FY27 Outlook for the Banking Sector
The banking sector entered FY27 with strong fundamentals. Against this backdrop, several macroeconomic factors, continuing from FY26, are expected to provide favourable support for credit demand and banking activity. The table below summarises the key growth tailwinds.
| Positive Macro Drivers | How it impacts the Banking Sector |
|---|---|
| 🟢Government capex and infrastructure spending | Sustained government and private sector spending on infrastructure projects expands the pool of bankable projects and corporate borrowers, driving credit demand across the economy. |
| 🟢Tailwinds from FY26 Rate cuts and tax cuts | Residual effects from last year's announcements are likely to continue feeding through into credit growth and fee income. |
| 🟢Credit deepening in underserved segments | India's credit-to-GDP ratio at 55% remains deeply underpenetrated vs. the global average of 148%, leaving a long runway for incremental lending in underserved sectors. |
At the same time, the sector faces an uncertain macro environment, with rising inflation and a delayed monetary easing path. A below-normal monsoon, as forecasted, may hurt rural incomes and increase stress in agriculture-linked and unsecured loan portfolios, creating fresh NPA risks and impacting overall profitability.

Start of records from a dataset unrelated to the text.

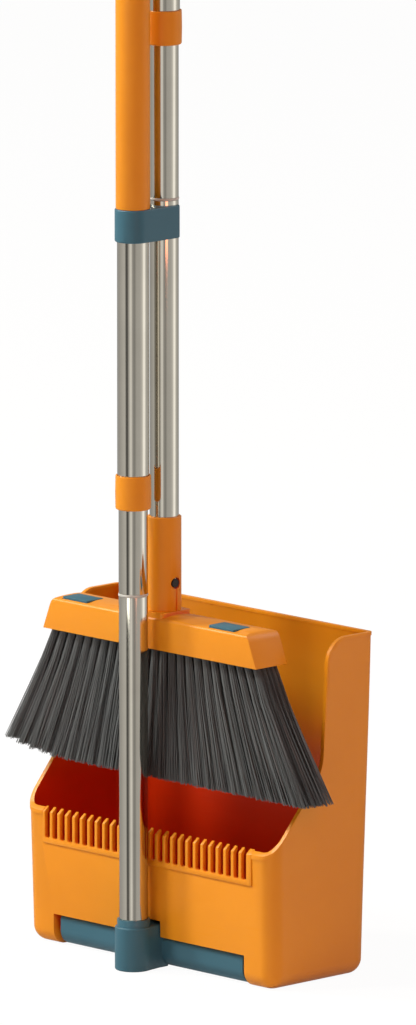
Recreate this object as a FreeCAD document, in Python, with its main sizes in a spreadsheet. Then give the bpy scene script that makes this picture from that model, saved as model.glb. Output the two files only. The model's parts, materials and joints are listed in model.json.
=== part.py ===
import FreeCAD, Part
import math
import os
import Sketcher
from FreeCAD import Rotation, Vector

# Upright dust pan with a long folding handle, and a long broom clipped behind that handle.
# X runs across the set, +Z is up, and the broom's face and the pan's cover look along -Y.
# The origin is on the floor, half way across the set and half way through its depth.
# The pan stands on the wall that is its rear wall in use; its sweeping floor is the tall
# back panel, and a low front cover with comb teeth closes the dust pocket.

doc = FreeCAD.newDocument("DustPanAndBrushSet")

# ---------------------------------------------------------------- driving sizes, in mm
SIZES = {
    # pan
    "pan_half_base": 139.0, "pan_half_lip": 144.0, "pan_height": 274.0,
    "front_y": -37.5, "front_lean": 5.0, "back_y": 67.9,
    "wall": 2.6, "front_corner": 13.5, "back_corner_base": 13.5, "back_corner_lip": 4.0,
    "bottom_round": 12.5, "inner_round": 10.0,
    "rim_out": 0.6, "rim_in": 0.3, "rim_face": 2.8,
    # where the sides are cut down to the low cover, seen from the side
    "cover_y": -40.5, "cover_z": 107.2, "ledge_y": -35.3, "ledge_z": 111.2,
    "slope_y": 14.5, "slope_z": 169.0, "shoulder_y": 19.0, "slope_round": 40.0,
    "shoulder_round": 20.0,
    # comb set in the cover
    "comb_half": 118.4, "comb_base_z": 82.0, "comb_thick": 3.6, "comb_front_y": -40.2,
    "slot_wide": 5.5, "tooth_wide": 3.08, "slot_base_z": 86.2, "slot_round": 2.0,
    "comb_shift": -1.5, "slot_count": 27,
    # recess for the fold barrel
    "recess_half": 108.3, "recess_top": 25.2, "recess_deep": 28.0,
    "notch_half": 13.9, "notch_top": 38.0,
    "axis_y": -23.2, "axis_z": 12.3,
    "boss_r": 7.4, "boss_proud": 4.0, "boss_inside": 8.0,
    "pin_r": 3.0, "pin_in": 12.0, "pin_head_r": 5.0, "pin_head": 2.0,
    "pin_clear": 0.05,
    # fold barrel and foot
    "barrel_half": 103.8, "barrel_r": 11.7, "barrel_corner": 3.0,
    "foot_r": 14.8, "foot_neck": 12.6, "foot_high": 35.0, "foot_edge": 1.4, "foot_back_y": -28.0,
    "lip_r": 13.0, "lip_top": 40.5, "socket_z": 8.0,
    "foot_screw_way": 2.1, "foot_screw_sink": 4.2, "foot_head_r": 4.0, "foot_head_high": 2.4,
    "foot_head_z": 0.6, "foot_shank_r": 2.0, "foot_shank_long": 19.0,
    # poles
    "handle_y": -53.7, "broom_y": -20.1, "tube_r": 11.5, "tube_wall": 0.8,
    "outer_tube_r": 12.5, "outer_tube_wall": 0.8, "fit": 0.1,
    "collar_r": 13.9, "collar_high": 27.0, "collar_gap": 0.35, "collar_low_round": 1.4,
    "collar_top_round": 0.5, "collar_belly": 0.25, "tube_in_collar": 14.04,
    "grip_r": 13.5, "grip_long": 244.0, "grip_edge": 0.8,
    "cap_high": 34.0, "cap_hole_r": 4.0, "cap_hole_z": 18.7, "cap_flat_half": 8.0,
    "cap_flat_z": 9.0, "cap_plug": 14.0, "cap_gap": 4.0, "cap_round": 7.0, "cap_taper": 2.4,
    "ring_r": 11.85, "ring_high": 2.0, "insert_deep": 26.0, "thread_r": 7.0,
    "thread_long": 18.0, "plug_deep": 30.0, "tube_overlap": 210.0, "bush_high": 16.0,
    "bush_flange": 7.0, "foot_plug_bore": 1.9, "foot_plug_high": 22.0,
    # handle pole, heights above the floor
    "handle_joint_z": 299.0, "handle_collar_z": 368.0, "clip_z": 580.0, "clip_high": 26.0,
    "clip_r": 14.3, "jaw_r": 11.8, "clip_end_round": 4.5, "clip_reach": 39.4, "jaw_open": 9.9,
    # broom
    "head_base_z": 254.5, "head_top_z": 279.5, "head_half": 120.5, "head_shoulder": 109.5,
    "head_deep": 34.0, "head_round": 13.0, "head_edge": 2.5, "head_wall": 2.5,
    "crown_rise": 3.0, "crown_round": 70.0, "spigot_base_z": 262.5,
    "pad_long": 29.0, "pad_deep": 18.0, "pad_thick": 2.0, "pad_x": 83.0, "pad_shift": 4.0,
    "pad_y": -25.5, "pad_gap": 0.1, "pad_corner": 1.5, "pad_proud": 0.5, "pad_floor_z": 1.9,
    "plate_thick": 6.0, "plate_half": 113.5, "plate_deep": 29.0,
    "field_base": 176.0, "field_top": 118.0, "field_low_z": 151.0, "field_front": -41.6,
    "field_back": -4.5, "field_corner": 8.0,
    "neck_r": 13.5, "neck_base_z": 283.5, "neck_top_z": 358.5, "plinth_half_x": 14.0,
    "plinth_half_y": 16.0, "plinth_corner": 3.0, "neck_socket_z": 290.0,
    "screw_z": 306.0, "screw_hole_r": 4.75, "groove_half": 1.2, "groove_deep": 0.7,
    "neck_head_r": 3.4, "neck_head_high": 1.4, "neck_shank_r": 1.5, "neck_shank_in": 6.0,
    # broom pole, heights above the floor
    "broom_joint_z": 609.5, "broom_collar_z": 732.0, "broom_grip_z": 877.0,
}

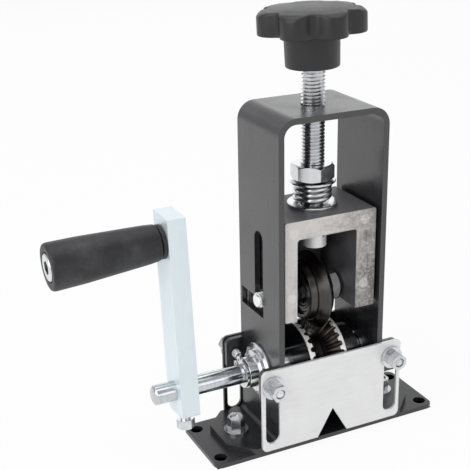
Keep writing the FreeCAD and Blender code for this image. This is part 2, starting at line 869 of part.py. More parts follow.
def pressure_spring():
    """Round-wire spring between the two washers, one unbroken coil."""
    wire = spring_wire / 2
    radius = spring_outer_radius - wire
    z0 = slider_top + 0.02 + lower_washer_thickness + wire + 0.03
    z1 = upper_washer_bottom - wire - 0.03
    path = helix_biarcs(radius, z0, z1, spring_turns, 4)
    start = path.Edges[0]
    tangent = start.tangentAt(start.FirstParameter)
    circle = Part.Wire(Part.Circle(Vector(radius, 0, z0), tangent, wire).toShape())
    coil = path.makePipeShell([circle], True, False)
    print("least gap between turns %.2f mm" % (least_self_distance(path) - spring_wire))
    print("spring volume %.1f, tube volume %.1f" % (coil.Volume, math.pi * wire ** 2 * path.Length))
    return coil


def star_knob():
    """Star knob: lobed head with a domed top on a tapered hub."""
    lobe_step = 360.0 / knob_lobe_count
    lobe_centre = knob_radius - knob_lobe_radius
    height = knob_top - knob_lobes_bottom
    core = Part.makeCylinder(lobe_centre + 2.4, height, Vector(0, 0, knob_lobes_bottom))
    for i in range(knob_lobe_count):
        a = math.radians(lobe_step * i + knob_turn)
        centre = Vector(lobe_centre * math.cos(a), lobe_centre * math.sin(a), knob_lobes_bottom)
        core = core.fuse(Part.makeCylinder(knob_lobe_radius, height, centre))
    core = core.removeSplitter()
    core = core.makeFillet(3.4, edges_along(core, Z_AXIS, lambda p: True))
    envelope = turned_z([
        (0, knob_lobes_bottom),
        (knob_radius - 1.0, knob_lobes_bottom),
        (knob_radius + 0.2, knob_lobes_bottom + 1.0),
        (knob_radius + 0.2, knob_lobes_top),
        (knob_radius - 3.0, knob_lobes_top + 1.9),
        (knob_radius - 6.5, knob_top - 0.9),
        (knob_radius - 11, knob_top - 0.4),
        (0, knob_top),
    ])
    hub = turned_z([
        (0, knob_hub_bottom),
        (knob_hub_radius - 1.0, knob_hub_bottom),
        (knob_hub_radius - 0.3, knob_hub_bottom + 0.7),
        (knob_hub_radius, knob_lobes_bottom - 0.6),
        (knob_hub_radius + 1.0, knob_lobes_bottom + 0.4),
        (0, knob_lobes_bottom + 0.4),
    ])
    knob = core.common(envelope).fuse(hub)
    turn = math.radians(knob_tilt_azimuth)
    away = Vector(math.cos(turn), math.sin(turn), 0)
    knob.rotate(Vector(0, 0, knob_hub_bottom), away, knob_tilt)
    knob.translate(Vector(away.y, -away.x, 0) * knob_shift)
    bore = cylinder(insert_radius + 0.01, Vector(0, 0, knob_hub_bottom - 1), Z_AXIS, insert_top - knob_hub_bottom + 1)
    return knob.cut(bore)


def knob_insert():
    """Threaded steel insert inside the knob's hub."""
    start = Vector(0, 0, knob_hub_bottom + 0.4)
    return tube(insert_radius, screw_radius + 0.01, start, Z_AXIS, insert_top - start.z - 0.05)


def build():
    """All nodes by name."""
    left_ring, right_ring = ring_places()
    inner_gap = 0.02
    return {
        "base_plate": base_plate(),
        "frame": frame(),
        "foot_bolts": foot_bolts(),
        "front_guide_plate": guide_plate(-1),
        "front_guide_studs": guide_studs(-1),
        "front_guide_nuts": guide_nuts(-1),
        "rear_guide_plate": guide_plate(1),
        "rear_guide_studs": guide_studs(1),
        "rear_guide_nuts": guide_nuts(1),
        "bushing_left": bushing(-1),
        "bushing_right": bushing(1),
        "crank_shaft": crank_shaft(),
        "shaft_ring_left": retaining_ring(Vector(left_ring, 0, shaft_z), X_AXIS, shaft_radius, 130),
        "shaft_ring_right": retaining_ring(Vector(right_ring, 0, shaft_z), X_AXIS, shaft_radius, 60),
        "feed_roller_left": feed_roller_left(),
        "feed_roller_right": feed_roller_right(),
        "roller_set_screw": roller_set_screw(),
        "roller_spacer_left": roller_spacer(-1),
        "roller_spacer_right": roller_spacer(1),
        "crank_arm": crank_arm(),
        "arm_set_screw": arm_set_screw(),
        "grip": grip(),
        "grip_bolt": grip_bolt(),
        "grip_collar": grip_collar(),
        "slider_block": slider_block(),
        "blade_axle_bolt": blade_axle_bolt(),
        "axle_lock_nut": axle_lock_nut(),
        "blade_spacer_left": blade_spacer(slider_opening_left + 6.54, -bearing_half_width - inner_gap),
        "blade_spacer_right": blade_spacer(bearing_half_width + inner_gap, axle_head_left - inner_gap),
        "blade_wheel": blade_wheel(),
        "bearing_outer_ring": bearing_ring(9.0, bearing_outer_radius, 7.5),
        "bearing_inner_ring": bearing_ring(axle_radius + 0.01, 6.0, 7.5),
        "bearing_balls": bearing_balls(),
        "adjusting_screw": adjusting_screw(),
        "screw_retaining_pin": screw_retaining_pin(),
        "lock_nut": lock_nut(),
        "upper_washer": upper_washer(),
        "lower_washer": lower_washer(),
        "pressure_spring": pressure_spring(),
        "star_knob": star_knob(),
        "knob_insert": knob_insert(),
    }


def main():
    """Write one STEP file for each node."""
    os.makedirs("parts", exist_ok=True)
    for name, shape in build().items():
        if not shape.isValid():
            print("not valid:", name)
        shape.exportStep("parts/%s.step" % name)
        print("%-22s %2d solids %9.1f mm3" % (name, len(shape.Solids), shape.Volume))


if __name__ == "__main__":
    main()
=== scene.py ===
"""Hand crank wire stripper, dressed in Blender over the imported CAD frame.

Every piece is drawn in millimetres in the row frame: X along the crank shaft with
the handle at -X, Y along the wire, +Z up, the base plate's underside at Z = 0.
"""
from __future__ import annotations

import json
import logging
import math
from dataclasses import dataclass, field
from enum import Enum

import bmesh
import bpy
from mathutils import Matrix, Vector

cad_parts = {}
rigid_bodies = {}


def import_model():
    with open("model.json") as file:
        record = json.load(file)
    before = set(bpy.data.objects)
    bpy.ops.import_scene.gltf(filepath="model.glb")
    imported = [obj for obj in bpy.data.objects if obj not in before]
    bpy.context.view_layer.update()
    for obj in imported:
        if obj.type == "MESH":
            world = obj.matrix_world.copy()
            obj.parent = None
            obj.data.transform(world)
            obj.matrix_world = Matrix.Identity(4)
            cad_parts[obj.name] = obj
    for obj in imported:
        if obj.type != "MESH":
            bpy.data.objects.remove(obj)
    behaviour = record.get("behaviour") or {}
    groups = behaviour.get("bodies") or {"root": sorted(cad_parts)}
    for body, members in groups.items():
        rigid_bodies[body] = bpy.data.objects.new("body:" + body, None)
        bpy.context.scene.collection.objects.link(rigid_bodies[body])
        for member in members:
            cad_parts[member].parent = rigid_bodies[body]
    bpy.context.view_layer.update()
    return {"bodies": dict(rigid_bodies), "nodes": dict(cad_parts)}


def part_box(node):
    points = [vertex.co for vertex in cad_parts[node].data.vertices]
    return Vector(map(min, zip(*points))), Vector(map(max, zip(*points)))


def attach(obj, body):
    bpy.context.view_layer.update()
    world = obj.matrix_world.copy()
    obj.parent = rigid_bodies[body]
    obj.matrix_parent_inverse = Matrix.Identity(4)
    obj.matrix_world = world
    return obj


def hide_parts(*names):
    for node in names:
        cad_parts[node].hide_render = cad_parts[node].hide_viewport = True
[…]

| Negative Macro Drivers | How it impacts the Banking Sector |
|---|---|
| 🔴 Below-normal monsoon Forecasts | A below-normal monsoon forecast, with El Niño conditions, can impact farm incomes, wages, and agricultural credit repayment capacity, affecting banks with rural or microfinance exposure. |
| 🔴Higher Energy Prices | Higher energy prices and input costs for commodities compress the margins for manufacturing and logistics borrowers, increasing the stress in the SME and corporate loan portfolios. |
| 🔴Structural migration of savings to mutual funds | With households redirecting savings away from bank deposits, the deposit base available to all banks has reduced, raising the cost of funds for banks. |
| 🔴Inflation | Higher inflation could delay monetary easing, keeping interest rates higher for longer, impacting credit demand and loan growth across the economy. |
Concluding Remarks
India’s banking sector entered FY27 from a position of considerable strength. Asset quality is at multi-year highs, profitability remains healthy, and capital buffers across most bank groups are adequate to support future growth. The sharp improvement in PSBs over the past few years has also reduced the performance gap between public and private sector institutions, creating a more balanced competitive landscape.
However, the key challenge for FY27 is unlikely to be the availability of credit demand but the availability of funding. Deposit growth has struggled to keep pace with lending activity, pushing the banking system’s credit-deposit ratio close to cycle highs. As households increasingly allocate savings towards mutual funds and other market-linked instruments, banks may need to compete more aggressively for deposits, potentially raising funding costs and compressing margins.
Against this backdrop, banks with strong deposit franchises, diversified lending portfolios, disciplined underwriting standards and superior operating efficiency are likely to be best positioned to navigate the evolving macroeconomic environment. While sector fundamentals remain favourable, the focus is gradually shifting from growth at any cost towards sustainable and well-funded growth.